As I made my way from the parking lot to the grassy lawn for the Concerts in the Park finale this week at Fairview Park, a concerned Costa Mesan handed me a flier.
"Fairview Park in Jeopardy," it read in bold black letters, referring to a recent city proposal to build a parking lot and other facilities at the park's southwestern edge.
The city's Recreation and Parks Commission heard this item at its last meeting and wisely decided to postpone any decision due to questions about the project's proposed scope and considerable public outcry.
On its face, this seems to, and should be, a minor issue that can be resolved with clarification from staff and open communication with the people who voiced their concerns.
While the proposal is in bureaucratic limbo, park preservation advocates are gearing up for another battle to ensure that a city park develops consistent with its master plan.

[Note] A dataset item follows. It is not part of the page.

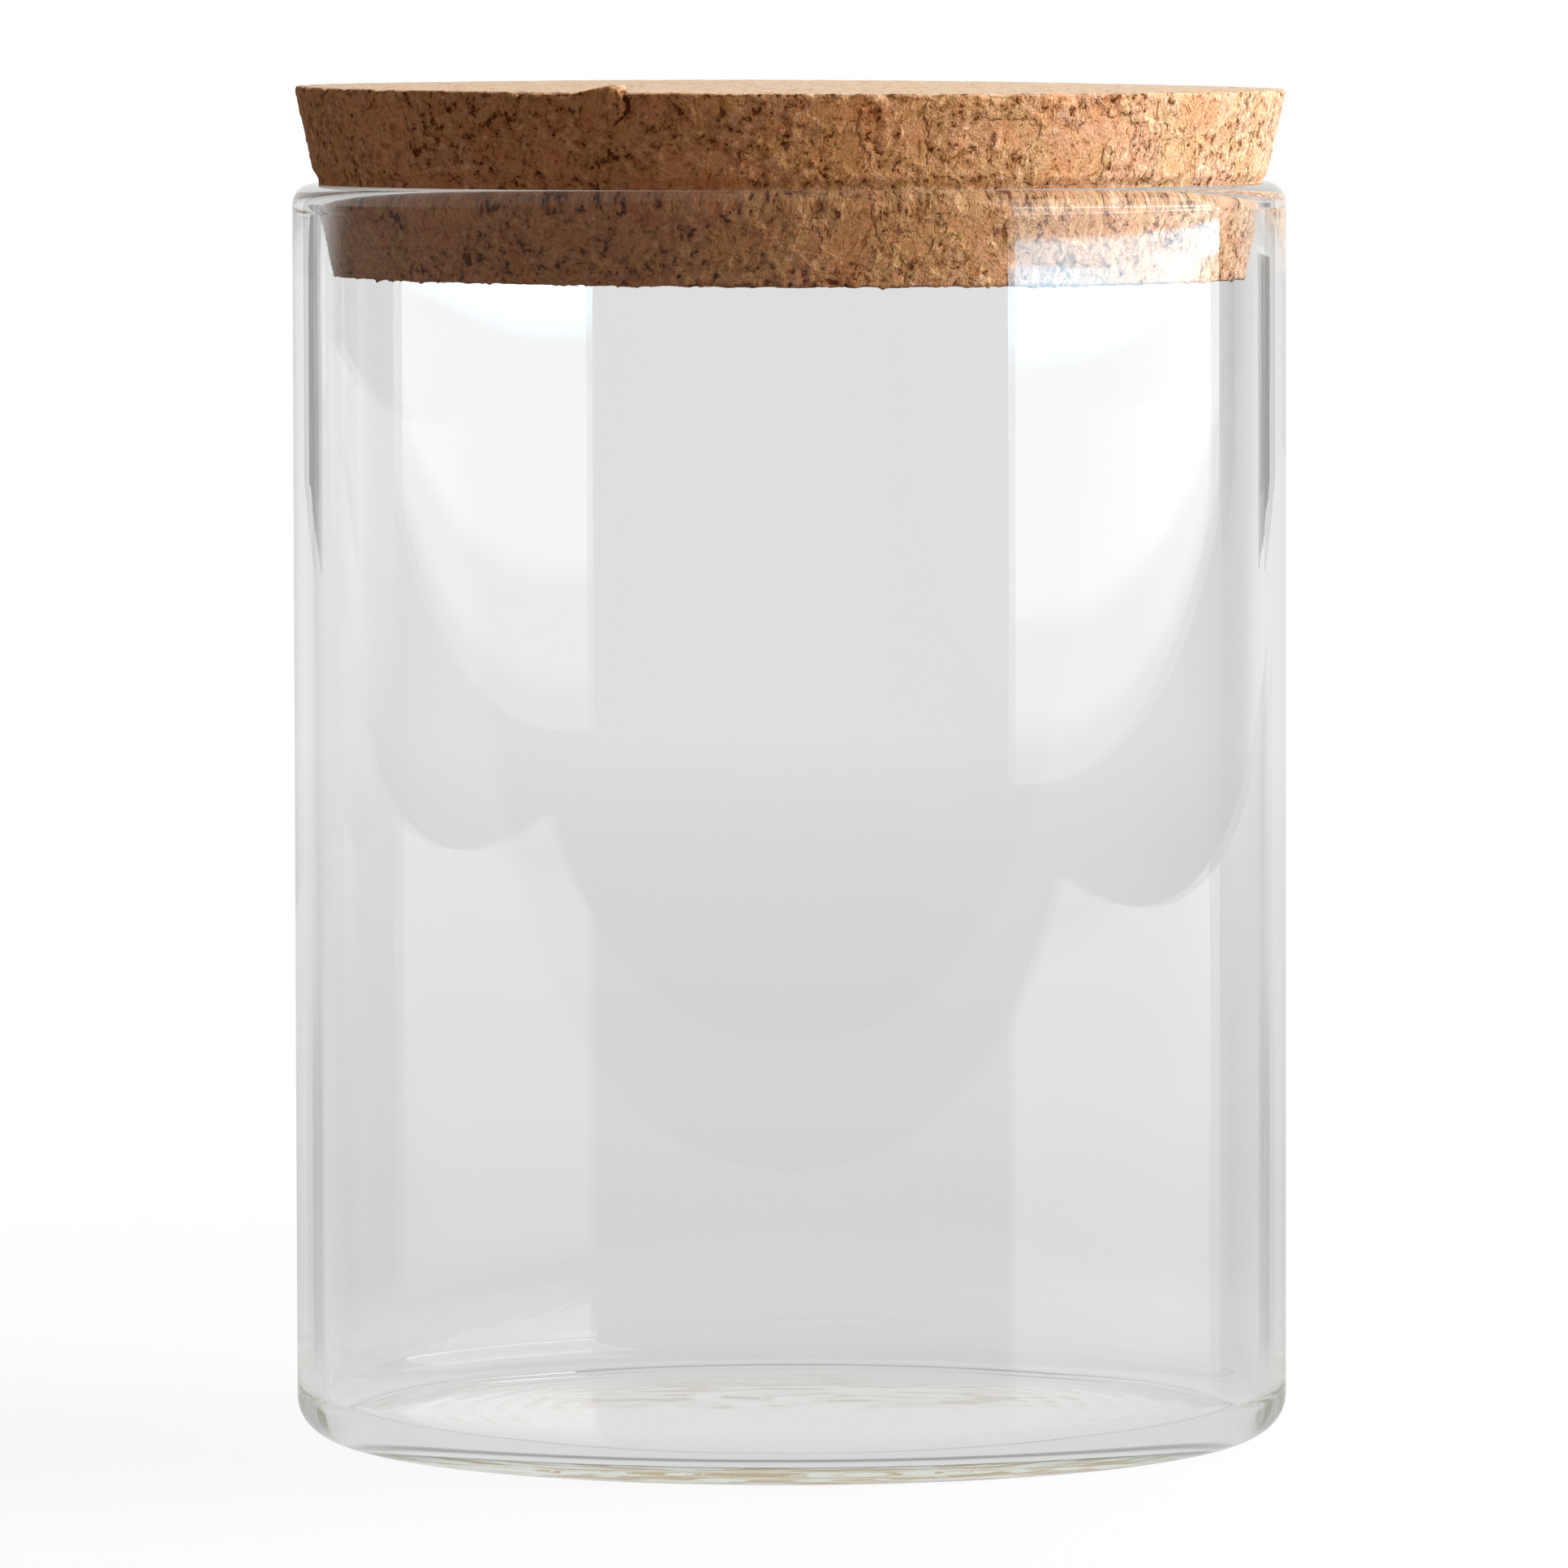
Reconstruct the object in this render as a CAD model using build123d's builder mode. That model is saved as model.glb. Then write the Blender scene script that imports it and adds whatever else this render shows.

Unfortunately, this is not the first time a major city park has been the recent subject of an unwanted plan for improvement. You may recall the City Council-driven proposal to augment TeWinkle Park's athletic complex, substantially altering the nature of that facility, died begrudgingly late last summer.
Having spent a considerable amount of time at Fairview Park organizing and managing the concerts series the past few years, I know how passionate people are about having a special place like this in Costa Mesa.
By any measure it is a unique and spectacular piece of property. The bluff-top views, dirt trails, restored wetlands, model train tracks and natural open space provide a welcoming and wondrous environment.
Because of Fairview Park's size and importance, the community memorialized its vision for the 208 acres in a master plan. Originally approved by the council in 1998, and revised slightly in 2001 and 2002, the 201-page document details how the park should be developed.
The vision is articulated simply and clearly — "The master plan presents a park for passive uses."
Furthermore, the master plan notes that "the concept of a park with a natural setting and a very low level of 'improvements,' in terms of buildings or other construction, appears to have widespread community support."
Over the years the community support has not waned. At the last few general plan update workshops, and in conversations with others at the park this summer, I hear folks echo the same refrain: Keep Fairview Park a natural open space.
The problem with the city's recent proposal is that it fails to respect the spirit and letter of the master plan. The plan should not be a loose guide for the property's development and operation; it is, after all, a plan. Moreover, it is a plan that was produced with extensive community input and investment, as well as financial resources.
The Fairview Park Master Plan was also created to guard against the desires of politicians and to ensure the community voices that shaped the plan are respected.
Here, the city's conceptual plan proposes 42 parking spaces; the master plan prescribes 10. Someone directed the city's consultant to significantly augment the scope of this project, or someone just failed to read what's delineated in the master plan. Either case is cause for concern.
Of course, plans need to be reviewed periodically to adjust to new conditions or future needs. Strictly adhering to the plan may not always be practical, feasible or cost effective.
But amendments to a plan should be made only after substantiating a need and carefully considering the matter in a transparent and inclusive public process. Ultimately, changes should not impair the overall community vision or set the stage for doing so.
And maybe that's what really concerns the park advocates who believe Fairview Park is in jeopardy.
Could expansion of a parking lot portend the demise of the city's beloved open-space preserve?
Is this just an initial effort to open the park for new, incompatible development?
Will the city's decision-makers faithfully implement the master plan or ignore it to satisfy their own substitute vision?
With a recently revived Fairview Park Advisory Committee installed by the council, I have no doubt the community will be keeping a watchful eye on how this proposal, and others, are handled.
The prospect of paving paradise may just make Fairview Park the source of more activity after all.
JEFFREY HARLAN is an urban planner who lives on the Eastside of Costa Mesa.